Infuriated with the XYZ Affair, America began
preparations for war: the Navy Department was created; the three-ship
navy was expanded; the United States Marine Corps was re-established.
Adams Puts Patriotism Above Party
Because France did not want another enemy, it said
that if the Americans sent another negotiator minister, then he would
be received with proper respect.
Napoleon Bonaparte was the dictator of France.
Eager to free his hands of a potential enemy, Napoleon Bonaparte signed the Convention of 1800 with
American representative John Jay. It annulled the alliance
between France and America that had existed since the Revolutionary War. The convention also
called for France to return captured American ships and for the U.S. to pay
the damage claims of American shippers (damages were caused by France).
The Federalist Witch Hunt
To decrease the number of pro-Jeffersonians,
the Federalist Congress passed a series of oppressive laws aimed at "aliens",
or foreigners who came to America and supported Jefferson.
These Alien Laws raised the residence
requirements for aliens who desired to become citizens from 5 years to
14 years. They also stated that the President could deport or jail
foreigners in times of peace or hostilities.
The Sedition Act stated that anyone who impeded
the policies of the government or falsely defamed its officials would
be liable to a heavy fine and imprisonment.
The Virginia (Madison) and Kentucky (Jefferson)
Resolutions
Kentucky and Virginia passed resolutions that stated that the states had the right to refuse laws created
by the government.
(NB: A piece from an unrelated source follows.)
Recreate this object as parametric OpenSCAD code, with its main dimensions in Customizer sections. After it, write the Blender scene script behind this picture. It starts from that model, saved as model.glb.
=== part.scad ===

Virtually no other state followed the two states'
resolutions.
Federalists versus Democratic-Republicans
Hamilton Federalists supported a strong central government;
they believed that the government should support private enterprise, not
interfere with it; and they supported the British.
Jeffersonian anti-Federalists demanded a weak central
government and supported states' rights.